Upson Pratt is a cruel, ruthless businessman whose mysophobia has him living in a hermetically sealed apartment outfitted with electric locks and surveillance cameras. His apparent contacts with the outside world are through the telephone, where people call to denounce Pratt for ruining their families, and Mr. White, a put-upon employee who is made to run errands. During a thunderstorm, Mr. Pratt finds his flat becoming overrun by hordes of cockroaches, and a rolling blackout heads his way. As the situation rapidly becomes worse, he locks himself inside a panic room, only to find the cockroaches have already infested the room as well. With no way to escape, he is swarmed by the roaches, which induces a fatal heart attack. Later, as electricity returns to the building, Pratt’s corpse is shown in the panic room, now devoid of roaches. However, Pratt’s body soon begins to contort as roaches burst out of his mouth and body, re-enveloping the panic room. Mr.

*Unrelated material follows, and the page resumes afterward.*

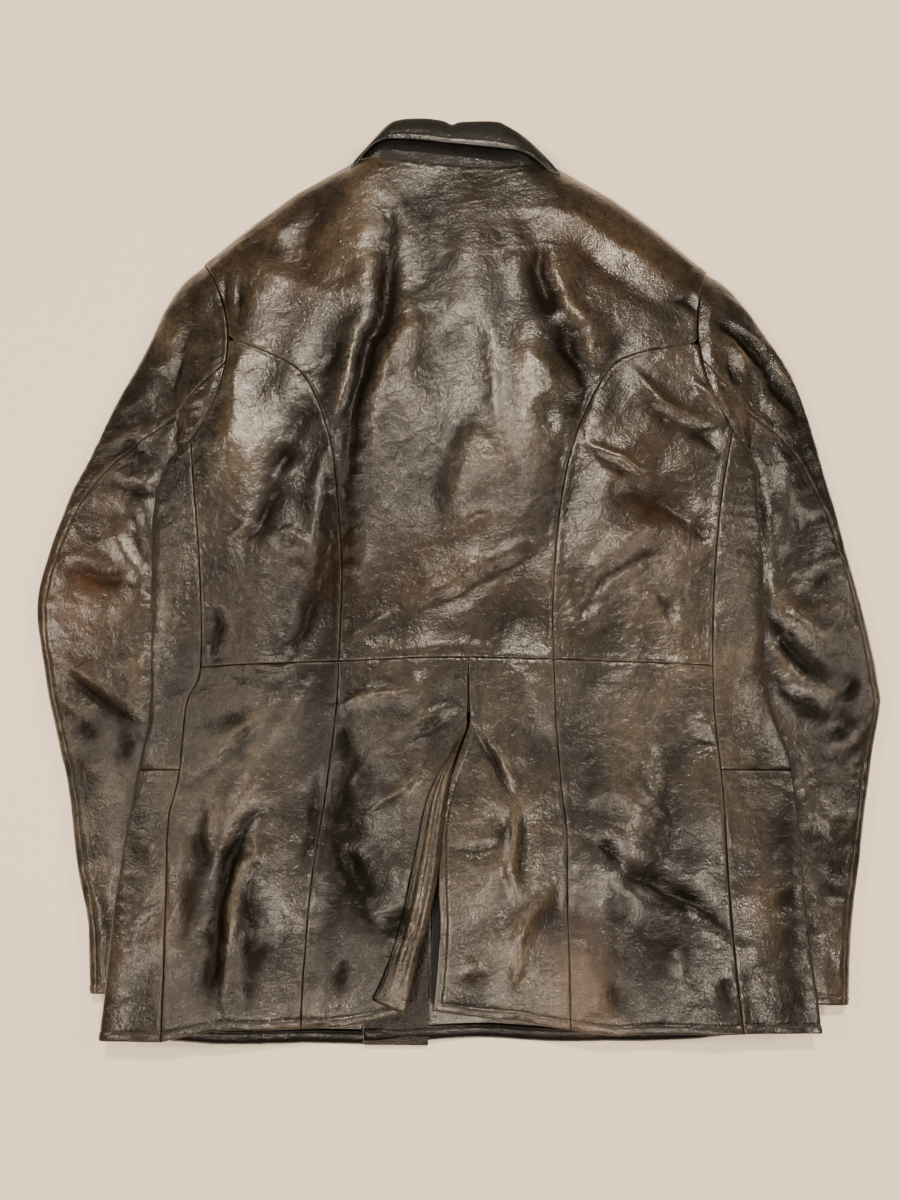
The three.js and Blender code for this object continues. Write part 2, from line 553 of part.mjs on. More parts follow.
function collar() {
  const fold = along(COLLAR_TOP, COLLAR_COLUMNS);
  const neck = along([[-84, 364], [-56, 360], [-1, 355.5], [50, 354.5], [84, 358]], COLLAR_COLUMNS);
  const free = along(COLLAR_FREE, COLLAR_COLUMNS);
  const edgeZ = (x) => lerp(0, 9, rise(Math.abs(x), 40, 92)); // the collar turns down at the neck's sides

  const band = (a, b, za, zb, steps) => Array.from({ length: steps + 1 }, (_, j) => a.map(([x, y], i) => {
    const t = j / steps;
    return [lerp(x, b[i][0], t), lerp(y, b[i][1], t), lerp(za, zb, t) - edgeZ(x)];
  }));
  const lifted = (rows, dz) => rows.map((row) => row.map(([x, y, z]) => [x, y, z + dz]));

  // The stand rises from the neck seam, just past it, to the fold.
  const standRows = band(neck.map(([x, y]) => [x, y + 1.5]), fold.map(([x, y]) => [x * 0.99, y - 3]), 34, COLLAR_FOLD_Z - 3.4, 3);
  add("collar_stand", shellGeometry(lifted(standRows, LEATHER), standRows), MATERIALS.collar);

  // The fall turns over the fold and comes back above the stand to its free edge.
  const fallRows = band(fold, free, COLLAR_FOLD_Z, COLLAR_FOLD_Z + 6, 3);
  add("collar_fall", shellGeometry(lifted(fallRows, 2 * LEATHER), fallRows), MATERIALS.collar);

  // Its front ends lie below, on the lapels' side, along the neck opening.
  const ends = {
    left: [[-97, 352], [-88, 322], [-114, 288], [-136, 296], [-122, 322]],
    right: [[99, 348], [88, 318], [112, 288], [134, 296], [122, 320]],
  };
  for (const [name, outline] of Object.entries(ends)) {
    const shape = new THREE.Shape(outline.map(([x, y]) => new THREE.Vector2(x, y)));
    const geometry = new THREE.ExtrudeGeometry(shape, { depth: LEATHER, bevelEnabled: false });
    add(`collar_front_${name}`, geometry.translate(0, 0, LAPEL_Z), MATERIALS.collar);
  }
}

// ---------------------------------------------------------------- neck lining, label and hanger loop
const LOOP = { y: 334, top: 31.5, width: 72, depth: 15, strap: 5, thickness: 1.4 };
function innerBack() {
  const top = [[-66, 346], [-1, 341], [66, 340]];
  const low = -358;
  const xs = (side, y) => xAt(joined(SIDES[side].skirtLine, SIDES[side].hipLine, SIDES[side].bodiceLine), y)
    - side * lerp(7, 72, rise(y, 60, 190));
  const ys = Array.from({ length: 15 }, (_, j) => lerp(low, 286, j / 14));
  const edge = (side) => [...ys.map((y) => [xs(side, Math.min(y, ARMPIT_Y)) - side * 130 * rise(y, 180, 320), y]), top.at(side < 0 ? 0 : -1)];
  const a = edge(-1);
  const b = edge(1);
  const ventGap = planGrid(a, b, straight(a[0], b[0], 12), along(top, 12));
  const drop = LEATHER + PLY_GAP + FACING + PLY_GAP + LINING;
  const liningUnder = (x, y) => backTop(x, y) - drop;
  add("back_lining", ply(ventGap, liningUnder, LINING), MATERIALS.lining);

  const label = { x: 56, y: 34, at: 296 };
  const side = (x) => straight([x, label.at - label.y / 2], [x, label.at + label.y / 2], 1);
  const end = (y) => straight([-label.x / 2, y], [label.x / 2, y], 2);
  add("neck_label", ply(planGrid(side(-label.x / 2), side(label.x / 2), end(label.at - label.y / 2), end(label.at + label.y / 2)),
    (x, y) => liningUnder(x, y) - 1.2, 0.7), MATERIALS.label);

  const strap = new THREE.Shape();
  const w = LOOP.width / 2;
  strap.moveTo(-w, 0);
  strap.lineTo(-w, -LOOP.depth);
  strap.lineTo(w, -LOOP.depth);
  strap.lineTo(w, 0);
  strap.lineTo(w - LOOP.strap, 0);
  strap.lineTo(w - LOOP.strap, -LOOP.depth + LOOP.strap);
  strap.lineTo(-w + LOOP.strap, -LOOP.depth + LOOP.strap);
  strap.lineTo(-w + LOOP.strap, 0);
  const loop = new THREE.ExtrudeGeometry(strap, { depth: LOOP.thickness, bevelEnabled: false });
  add("hanger_loop", loop.rotateX(Math.PI / 2).translate(0, LOOP.y, LOOP.top), MATERIALS.facing);
}

// ---------------------------------------------------------------- sleeves
// A section of the sleeve runs from its inner edge (c = -1) to its outer edge (c = 1) and is lens
// shaped. s runs from the armhole, 0, to the cuff, 1, and angle goes round the section.
const SLEEVE_ROWS = 15;
const TURN_STEPS = 8;
function sleevePoint(side, lines, s, angle, inset, edgeInset = inset) {
  const at = (line) => {
    const k = Math.min(line.length - 2, Math.floor(s * (line.length - 1)));
    const t = s * (line.length - 1) - k;
    return [lerp(line[k][0], line[k + 1][0], t), lerp(line[k][1], line[k + 1][1], t)];
  };
  const [ox, oy] = at(lines.outer);
  const [ix, iy] = at(lines.inner);
  const width = Math.hypot(ox - ix, oy - iy) / 2;
  const c = Math.cos(angle) * ((width - edgeInset) / width);
  const half = lerp(SLEEVE_HALF.armhole, SLEEVE_HALF.arm, rise(s, 0, 0.15));
  const lens = Math.sign(Math.sin(angle)) * Math.abs(Math.sin(angle)) ** 0.75;
  const bow = -side * SIDES[side].armholeBow * (1 - Math.cos(angle) ** 2) * (1 - rise(s, 0, 0.34));
  return [(ox + ix) / 2 + (c * (ox - ix)) / 2 + bow + side * 0.9, (oy + iy) / 2 + (c * (oy - iy)) / 2, half + 0.3 + (half - inset) * lens];
}

const degrees = Math.PI / 180;
// The elbow seam starts on the back of the armhole and runs out to the sleeve's outer edge.
const elbowSeam = (s) => lerp(101, 26, rise(s, 0, 0.46)) * degrees;
const FRONT_SEAM = -118 * degrees;
const SLEEVE_SEAM_GAP = 0.3 * degrees;
const LINING_EDGE = 9; // the lining stops this far inside the folded edges of the sleeve

function sleeves() {
  for (const side of [-1, 1]) {
    const s = SIDES[side];
    const lines = { outer: along(s.sleeveOuter, 60), inner: along(s.sleeveInner, 60) };
    const shell = (name, from, to, insets, material, range, rows = SLEEVE_ROWS, turns = TURN_STEPS, edge = 0) => {
      const grid = (inset) => Array.from({ length: rows + 1 }, (_, j) => {
        const t = lerp(range[0], range[1], j / rows);
        return Array.from({ length: turns + 1 }, (_, i) =>
          sleevePoint(side, lines, t, lerp(from(t), to(t), i / turns), inset, inset + edge));
      });
      add(name, shellGeometry(grid(insets[0]), grid(insets[1])), material);
    };
    const turn = 360 * degrees;
    shell(`sleeve_top_${s.name}`, () => FRONT_SEAM + SLEEVE_SEAM_GAP, (t) => elbowSeam(t) - SLEEVE_SEAM_GAP, [0, LEATHER],
      MATERIALS.shell, [0, 1]);
    shell(`sleeve_under_${s.name}`, (t) => elbowSeam(t) + SLEEVE_SEAM_GAP, () => FRONT_SEAM + turn - SLEEVE_SEAM_GAP, [0, LEATHER],
      MATERIALS.shell, [0, 1]);
    // The lining stops short of the cuff, where the leather is turned in.
    const plies = [LEATHER + 1.2, LEATHER + 1.2 + LINING];
    shell(`sleeve_lining_${s.name}`, () => -178 * degrees, () => 178 * degrees, plies, MATERIALS.lining,
      [1 / SLEEVE_ROWS, 1 - 1 / SLEEVE_ROWS], SLEEVE_ROWS - 2, 12, LINING_EDGE);
    shell(`cuff_facing_${s.name}`, () => -178 * degrees, () => 178 * degrees, plies, MATERIALS.facing,
      [1.003 - 1 / SLEEVE_ROWS, 0.998], 1, 12, LINING_EDGE);
  }
}

backPanels();
skirtCentre();
ventFacing();
sidePanels();
fronts();
lapels();
buttons();
collar();
innerBack();
sleeves();

export default jacket;
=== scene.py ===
"""A tailored leather jacket, lying flat and buttoned with its back uppermost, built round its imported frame.

Lengths are worked out in millimetres and turned into metres when a mesh is made. Left and right are
those of someone looking down on the jacket's back.
"""
import math

import bpy
import numpy as np
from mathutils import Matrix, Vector


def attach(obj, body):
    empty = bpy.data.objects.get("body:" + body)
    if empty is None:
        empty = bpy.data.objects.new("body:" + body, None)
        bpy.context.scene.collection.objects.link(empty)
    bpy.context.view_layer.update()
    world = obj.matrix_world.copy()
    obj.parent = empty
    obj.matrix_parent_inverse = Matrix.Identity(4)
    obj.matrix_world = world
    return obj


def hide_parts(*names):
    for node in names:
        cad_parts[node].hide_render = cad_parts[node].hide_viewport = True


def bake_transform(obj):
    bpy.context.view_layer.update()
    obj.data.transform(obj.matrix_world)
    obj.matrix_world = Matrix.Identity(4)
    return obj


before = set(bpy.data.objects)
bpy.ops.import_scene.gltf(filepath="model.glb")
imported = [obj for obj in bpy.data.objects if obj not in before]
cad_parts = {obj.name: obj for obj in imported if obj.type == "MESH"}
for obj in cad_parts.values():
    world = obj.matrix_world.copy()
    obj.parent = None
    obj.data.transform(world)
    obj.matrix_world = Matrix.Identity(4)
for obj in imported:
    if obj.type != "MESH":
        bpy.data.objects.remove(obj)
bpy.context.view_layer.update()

MM = 0.001
LEATHER = 1.4
THINNEST = 0.25
HIP_Y = -182
ARMPIT_Y = 93
SHOULDER_TIP_Y = 268
CENTRE_BACK_X = 11
CENTRE_FRONT_X = -47
OVERLAP = 25
FRONT_LIFT = 4.2
OVERLAP_LIFT = 4.2
LAPEL_LIFT = 2.3
SLEEVE_CLEARANCE = 19.6
SHOULDER_EDGE_Z = 8
SHOULDER_ROUND = 42
BACK_MIDDLE_Z = 38
BACK_SIDE_Z = 34
BACK_HALF_WIDTH = 212
SLEEVE_HALF = {"armhole": 14, "arm": 8.5}


# ---------------------------------------------------------------- lines and grids
def ramp(x, start, end):
    return np.clip((x - start) / (end - start), 0, 1)


def rise(x, start, end):
    t = ramp(x, start, end)
    return t * t * (3 - 2 * t)


def resample(line, shares):
    """Points at the given shares of a polyline's length."""
    line = np.asarray(line, float)
    reach = np.concatenate([[0], np.cumsum(np.linalg.norm(np.diff(line, axis=0), axis=1))])
    at = np.asarray(shares) * reach[-1]
    return np.stack([np.interp(at, reach, line[:, k]) for k in range(line.shape[1])], 1)


def smooth(points, steps=16):
    """A dense smooth line through a few points."""
    p = np.asarray(points, float)
    if len(p) == 2:
        return p
    p = np.vstack([2 * p[0] - p[1], p, 2 * p[-1] - p[-2]])
    t = np.linspace(0, 1, steps, endpoint=False)[:, None]
    spans = []
    for a, b, c, d in zip(p, p[1:], p[2:], p[3:]):
        square = 2 * a - 5 * b + 4 * c - d
        cube = 3 * b - a - 3 * c + d
        spans.append(0.5 * (2 * b + (c - a) * t + square * t**2 + cube * t**3))
    return np.vstack(spans + [p[-2:-1]])


def length(line):
    return np.linalg.norm(np.diff(line, axis=0), axis=1).sum()


EDGE_STEPS = np.array([0, 0.25, 0.6, 1.1, 1.8, 2.8, 4.2, 5.6, 6.5, 7.0, 7.5, 8.4])
FULL_EDGE_REACH = 30


def seam_shares(reach, spacing):
    """Shares of a length that crowd towards both ends, where the seams roll down."""
    edge = EDGE_STEPS * min(1, reach / FULL_EDGE_REACH)
    count = int(round((reach - 2 * edge[-1]) / spacing)) + 1
    inner = np.linspace(edge[-1], reach - edge[-1], max(2, count))
    return np.concatenate([edge[:-1], inner, (reach - edge[:-1])[::-1]]) / reach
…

White calls in to report but gets no answer. He then says to himself, “What is the matter, Mr. Pratt, bugs got your tongue?”

Epilogue
The following morning, two garbage collectors find the Creepshow comic book in the trash. They look at the ads in the book for X-ray specs and a Charles Atlas bodybuilding course. They also see an advertisement for a voodoo doll but lament that the order form has already been redeemed. Inside the house, Stan complains of neck pain, which escalates and becomes deadly as Billy repeatedly and gleefully jabs the voodoo doll, causing his father to clutch his throat in pain as Billy finally gets revenge on his father for his past abuse.